▶ **Description of the task**: Repeat each line exactly, leaving nothing out.

▶ **Material**:
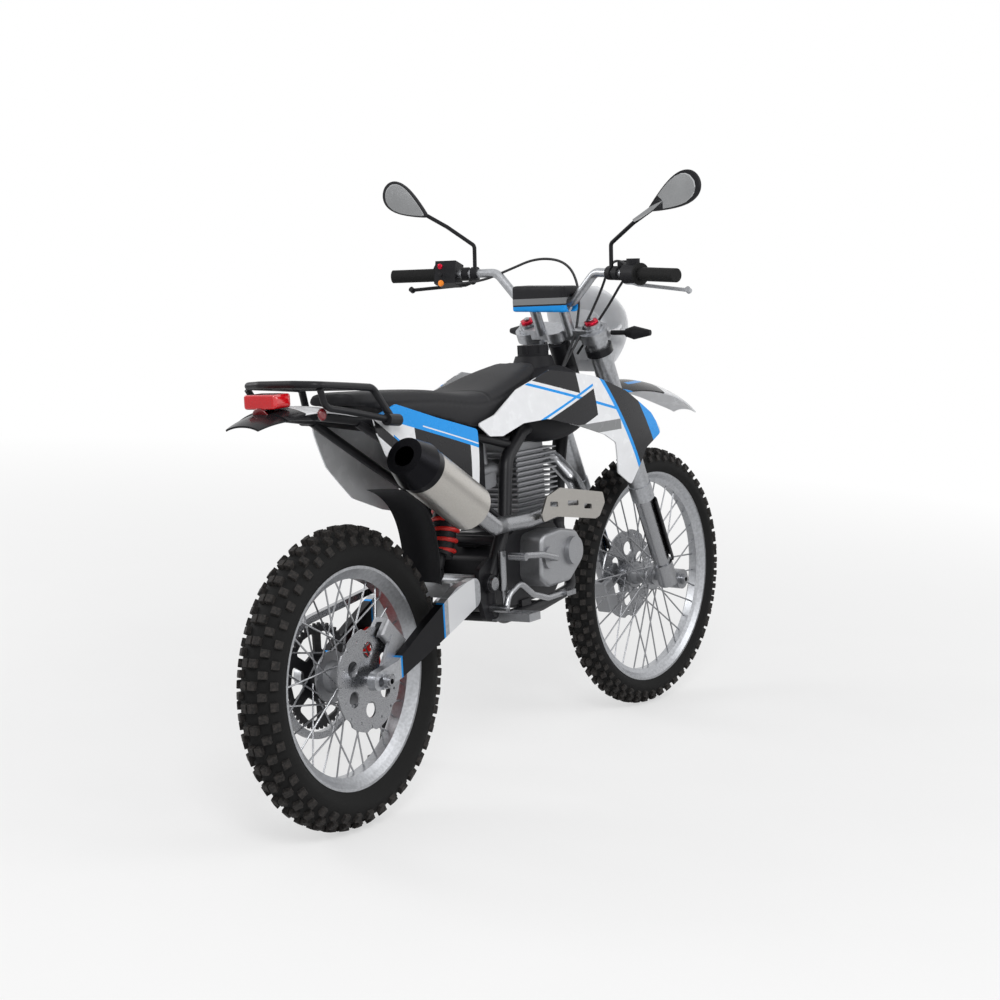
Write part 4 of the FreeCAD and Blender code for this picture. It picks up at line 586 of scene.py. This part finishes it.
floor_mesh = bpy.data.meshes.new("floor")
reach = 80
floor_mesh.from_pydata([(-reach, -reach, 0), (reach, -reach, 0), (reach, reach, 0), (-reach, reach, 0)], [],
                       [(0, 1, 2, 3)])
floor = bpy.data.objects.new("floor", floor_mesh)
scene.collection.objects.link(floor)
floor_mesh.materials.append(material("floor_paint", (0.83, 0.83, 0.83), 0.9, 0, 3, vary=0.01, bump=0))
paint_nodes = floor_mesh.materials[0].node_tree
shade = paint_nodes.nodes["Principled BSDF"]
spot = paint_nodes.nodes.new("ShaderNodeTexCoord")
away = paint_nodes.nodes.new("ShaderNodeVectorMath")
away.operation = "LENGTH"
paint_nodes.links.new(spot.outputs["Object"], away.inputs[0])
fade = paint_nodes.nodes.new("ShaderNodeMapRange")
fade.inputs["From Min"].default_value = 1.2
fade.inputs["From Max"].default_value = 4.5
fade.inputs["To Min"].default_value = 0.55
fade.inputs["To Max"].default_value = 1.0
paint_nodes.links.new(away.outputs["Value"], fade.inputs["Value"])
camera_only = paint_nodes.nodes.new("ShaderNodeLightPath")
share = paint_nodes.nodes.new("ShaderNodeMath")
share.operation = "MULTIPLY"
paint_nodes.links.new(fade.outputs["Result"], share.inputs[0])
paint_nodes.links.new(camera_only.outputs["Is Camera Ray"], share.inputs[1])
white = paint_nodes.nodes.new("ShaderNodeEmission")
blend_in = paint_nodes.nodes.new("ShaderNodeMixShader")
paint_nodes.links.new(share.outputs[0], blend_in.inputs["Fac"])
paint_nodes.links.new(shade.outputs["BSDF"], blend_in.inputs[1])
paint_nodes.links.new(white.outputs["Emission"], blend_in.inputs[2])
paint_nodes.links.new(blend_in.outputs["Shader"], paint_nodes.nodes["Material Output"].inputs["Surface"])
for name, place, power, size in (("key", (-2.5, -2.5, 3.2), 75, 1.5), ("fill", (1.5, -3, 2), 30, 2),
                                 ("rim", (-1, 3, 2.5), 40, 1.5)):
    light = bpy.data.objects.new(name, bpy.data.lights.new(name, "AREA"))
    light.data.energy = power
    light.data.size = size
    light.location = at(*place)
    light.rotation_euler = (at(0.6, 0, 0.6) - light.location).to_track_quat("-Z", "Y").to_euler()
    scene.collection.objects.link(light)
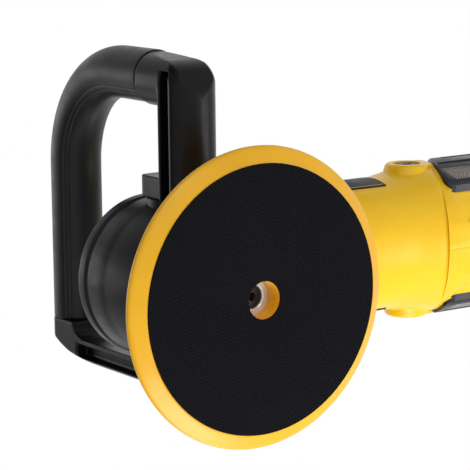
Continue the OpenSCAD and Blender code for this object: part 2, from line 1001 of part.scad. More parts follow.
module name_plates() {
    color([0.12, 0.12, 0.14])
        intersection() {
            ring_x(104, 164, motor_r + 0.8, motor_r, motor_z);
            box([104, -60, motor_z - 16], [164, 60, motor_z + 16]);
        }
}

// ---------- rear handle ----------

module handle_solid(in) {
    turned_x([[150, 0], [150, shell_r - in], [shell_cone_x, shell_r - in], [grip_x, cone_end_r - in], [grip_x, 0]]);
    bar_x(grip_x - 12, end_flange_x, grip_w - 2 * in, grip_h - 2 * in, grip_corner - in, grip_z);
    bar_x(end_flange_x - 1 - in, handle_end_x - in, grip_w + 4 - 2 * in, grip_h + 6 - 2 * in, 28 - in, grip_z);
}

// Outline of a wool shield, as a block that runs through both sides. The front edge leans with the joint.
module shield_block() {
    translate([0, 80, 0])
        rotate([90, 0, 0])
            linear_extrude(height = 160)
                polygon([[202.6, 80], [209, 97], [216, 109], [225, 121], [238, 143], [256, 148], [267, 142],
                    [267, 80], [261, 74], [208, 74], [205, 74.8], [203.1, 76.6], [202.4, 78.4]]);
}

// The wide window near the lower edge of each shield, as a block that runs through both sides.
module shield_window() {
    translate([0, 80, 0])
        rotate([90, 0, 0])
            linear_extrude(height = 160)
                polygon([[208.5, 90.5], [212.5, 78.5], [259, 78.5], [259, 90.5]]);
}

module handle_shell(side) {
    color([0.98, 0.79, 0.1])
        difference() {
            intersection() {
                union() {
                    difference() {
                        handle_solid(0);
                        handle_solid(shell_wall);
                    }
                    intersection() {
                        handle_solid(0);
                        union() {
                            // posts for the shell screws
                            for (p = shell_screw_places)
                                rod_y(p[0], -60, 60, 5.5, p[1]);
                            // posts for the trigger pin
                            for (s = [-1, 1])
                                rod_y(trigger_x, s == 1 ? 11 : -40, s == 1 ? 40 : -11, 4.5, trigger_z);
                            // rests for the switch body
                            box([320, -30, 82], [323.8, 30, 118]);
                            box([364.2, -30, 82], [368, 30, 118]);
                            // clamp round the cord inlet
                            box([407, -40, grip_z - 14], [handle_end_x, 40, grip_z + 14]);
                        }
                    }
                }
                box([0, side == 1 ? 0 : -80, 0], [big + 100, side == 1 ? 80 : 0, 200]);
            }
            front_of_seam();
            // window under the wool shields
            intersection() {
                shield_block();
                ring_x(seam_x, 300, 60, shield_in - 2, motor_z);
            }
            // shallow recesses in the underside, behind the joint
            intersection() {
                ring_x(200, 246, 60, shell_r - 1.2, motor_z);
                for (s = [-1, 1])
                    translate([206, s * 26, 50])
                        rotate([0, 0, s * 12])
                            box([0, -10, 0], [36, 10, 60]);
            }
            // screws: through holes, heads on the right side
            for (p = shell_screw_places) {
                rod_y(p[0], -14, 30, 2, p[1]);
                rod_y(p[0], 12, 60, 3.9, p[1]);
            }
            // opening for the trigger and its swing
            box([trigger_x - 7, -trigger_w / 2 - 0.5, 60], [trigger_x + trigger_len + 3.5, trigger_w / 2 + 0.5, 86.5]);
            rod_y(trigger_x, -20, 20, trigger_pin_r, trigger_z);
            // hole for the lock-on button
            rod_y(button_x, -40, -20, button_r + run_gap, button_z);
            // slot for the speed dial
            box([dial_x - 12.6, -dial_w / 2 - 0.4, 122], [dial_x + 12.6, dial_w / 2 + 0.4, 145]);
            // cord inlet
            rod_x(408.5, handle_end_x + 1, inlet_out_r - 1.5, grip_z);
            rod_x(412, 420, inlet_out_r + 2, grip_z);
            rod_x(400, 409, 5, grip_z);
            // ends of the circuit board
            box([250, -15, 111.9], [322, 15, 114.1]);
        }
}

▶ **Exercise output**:
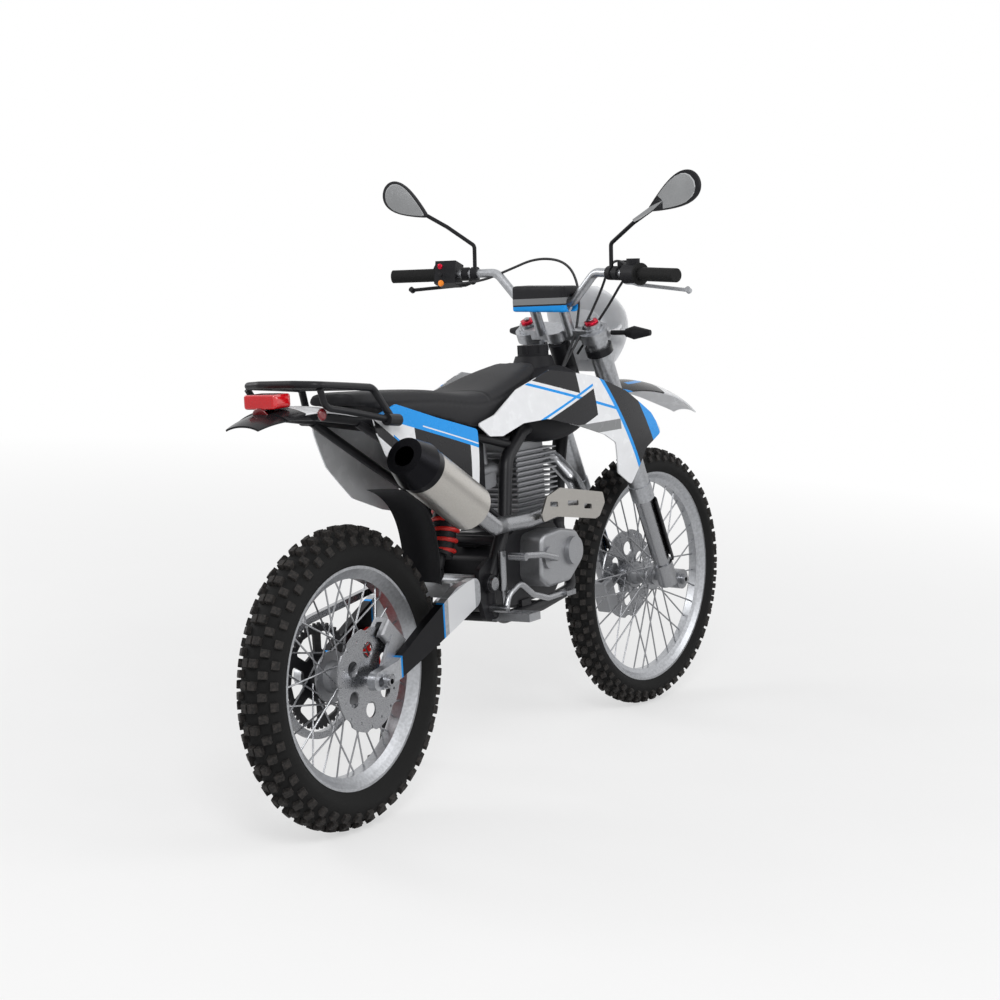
Write part 4 of the FreeCAD and Blender code for this picture. It picks up at line 586 of scene.py. This part finishes it.
floor_mesh = bpy.data.meshes.new("floor")
reach = 80
floor_mesh.from_pydata([(-reach, -reach, 0), (reach, -reach, 0), (reach, reach, 0), (-reach, reach, 0)], [],
                       [(0, 1, 2, 3)])
floor = bpy.data.objects.new("floor", floor_mesh)
scene.collection.objects.link(floor)
floor_mesh.materials.append(material("floor_paint", (0.83, 0.83, 0.83), 0.9, 0, 3, vary=0.01, bump=0))
paint_nodes = floor_mesh.materials[0].node_tree
shade = paint_nodes.nodes["Principled BSDF"]
spot = paint_nodes.nodes.new("ShaderNodeTexCoord")
away = paint_nodes.nodes.new("ShaderNodeVectorMath")
away.operation = "LENGTH"
paint_nodes.links.new(spot.outputs["Object"], away.inputs[0])
fade = paint_nodes.nodes.new("ShaderNodeMapRange")
fade.inputs["From Min"].default_value = 1.2
fade.inputs["From Max"].default_value = 4.5
fade.inputs["To Min"].default_value = 0.55
fade.inputs["To Max"].default_value = 1.0
paint_nodes.links.new(away.outputs["Value"], fade.inputs["Value"])
camera_only = paint_nodes.nodes.new("ShaderNodeLightPath")
share = paint_nodes.nodes.new("ShaderNodeMath")
share.operation = "MULTIPLY"
paint_nodes.links.new(fade.outputs["Result"], share.inputs[0])
paint_nodes.links.new(camera_only.outputs["Is Camera Ray"], share.inputs[1])
white = paint_nodes.nodes.new("ShaderNodeEmission")
blend_in = paint_nodes.nodes.new("ShaderNodeMixShader")
paint_nodes.links.new(share.outputs[0], blend_in.inputs["Fac"])
paint_nodes.links.new(shade.outputs["BSDF"], blend_in.inputs[1])
paint_nodes.links.new(white.outputs["Emission"], blend_in.inputs[2])
paint_nodes.links.new(blend_in.outputs["Shader"], paint_nodes.nodes["Material Output"].inputs["Surface"])
for name, place, power, size in (("key", (-2.5, -2.5, 3.2), 75, 1.5), ("fill", (1.5, -3, 2), 30, 2),
                                 ("rim", (-1, 3, 2.5), 40, 1.5)):
    light = bpy.data.objects.new(name, bpy.data.lights.new(name, "AREA"))
    light.data.energy = power
    light.data.size = size
    light.location = at(*place)
    light.rotation_euler = (at(0.6, 0, 0.6) - light.location).to_track_quat("-Z", "Y").to_euler()
    scene.collection.objects.link(light)
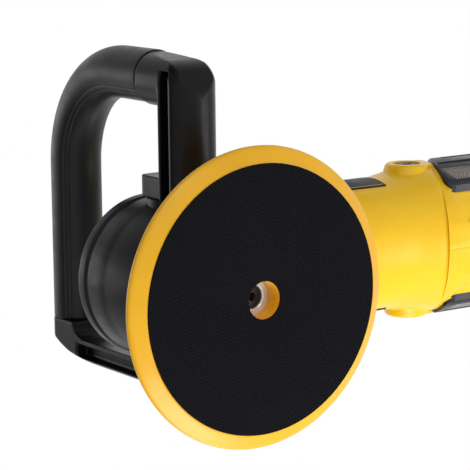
Continue the OpenSCAD and Blender code for this object: part 2, from line 1001 of part.scad. More parts follow.
module name_plates() {
    color([0.12, 0.12, 0.14])
        intersection() {
            ring_x(104, 164, motor_r + 0.8, motor_r, motor_z);
            box([104, -60, motor_z - 16], [164, 60, motor_z + 16]);
        }
}

// ---------- rear handle ----------

module handle_solid(in) {
    turned_x([[150, 0], [150, shell_r - in], [shell_cone_x, shell_r - in], [grip_x, cone_end_r - in], [grip_x, 0]]);
    bar_x(grip_x - 12, end_flange_x, grip_w - 2 * in, grip_h - 2 * in, grip_corner - in, grip_z);
    bar_x(end_flange_x - 1 - in, handle_end_x - in, grip_w + 4 - 2 * in, grip_h + 6 - 2 * in, 28 - in, grip_z);
}

// Outline of a wool shield, as a block that runs through both sides. The front edge leans with the joint.
module shield_block() {
    translate([0, 80, 0])
        rotate([90, 0, 0])
            linear_extrude(height = 160)
                polygon([[202.6, 80], [209, 97], [216, 109], [225, 121], [238, 143], [256, 148], [267, 142],
                    [267, 80], [261, 74], [208, 74], [205, 74.8], [203.1, 76.6], [202.4, 78.4]]);
}

// The wide window near the lower edge of each shield, as a block that runs through both sides.
module shield_window() {
    translate([0, 80, 0])
        rotate([90, 0, 0])
            linear_extrude(height = 160)
                polygon([[208.5, 90.5], [212.5, 78.5], [259, 78.5], [259, 90.5]]);
}

module handle_shell(side) {
    color([0.98, 0.79, 0.1])
        difference() {
            intersection() {
                union() {
                    difference() {
                        handle_solid(0);
                        handle_solid(shell_wall);
                    }
                    intersection() {
                        handle_solid(0);
                        union() {
                            // posts for the shell screws
                            for (p = shell_screw_places)
                                rod_y(p[0], -60, 60, 5.5, p[1]);
                            // posts for the trigger pin
                            for (s = [-1, 1])
                                rod_y(trigger_x, s == 1 ? 11 : -40, s == 1 ? 40 : -11, 4.5, trigger_z);
                            // rests for the switch body
                            box([320, -30, 82], [323.8, 30, 118]);
                            box([364.2, -30, 82], [368, 30, 118]);
                            // clamp round the cord inlet
                            box([407, -40, grip_z - 14], [handle_end_x, 40, grip_z + 14]);
                        }
                    }
                }
                box([0, side == 1 ? 0 : -80, 0], [big + 100, side == 1 ? 80 : 0, 200]);
            }
            front_of_seam();
            // window under the wool shields
            intersection() {
                shield_block();
                ring_x(seam_x, 300, 60, shield_in - 2, motor_z);
            }
            // shallow recesses in the underside, behind the joint
            intersection() {
                ring_x(200, 246, 60, shell_r - 1.2, motor_z);
                for (s = [-1, 1])
                    translate([206, s * 26, 50])
                        rotate([0, 0, s * 12])
                            box([0, -10, 0], [36, 10, 60]);
            }
            // screws: through holes, heads on the right side
            for (p = shell_screw_places) {
                rod_y(p[0], -14, 30, 2, p[1]);
                rod_y(p[0], 12, 60, 3.9, p[1]);
            }
            // opening for the trigger and its swing
            box([trigger_x - 7, -trigger_w / 2 - 0.5, 60], [trigger_x + trigger_len + 3.5, trigger_w / 2 + 0.5, 86.5]);
            rod_y(trigger_x, -20, 20, trigger_pin_r, trigger_z);
            // hole for the lock-on button
            rod_y(button_x, -40, -20, button_r + run_gap, button_z);
            // slot for the speed dial
            box([dial_x - 12.6, -dial_w / 2 - 0.4, 122], [dial_x + 12.6, dial_w / 2 + 0.4, 145]);
            // cord inlet
            rod_x(408.5, handle_end_x + 1, inlet_out_r - 1.5, grip_z);
            rod_x(412, 420, inlet_out_r + 2, grip_z);
            rod_x(400, 409, 5, grip_z);
            // ends of the circuit board
            box([250, -15, 111.9], [322, 15, 114.1]);
        }
}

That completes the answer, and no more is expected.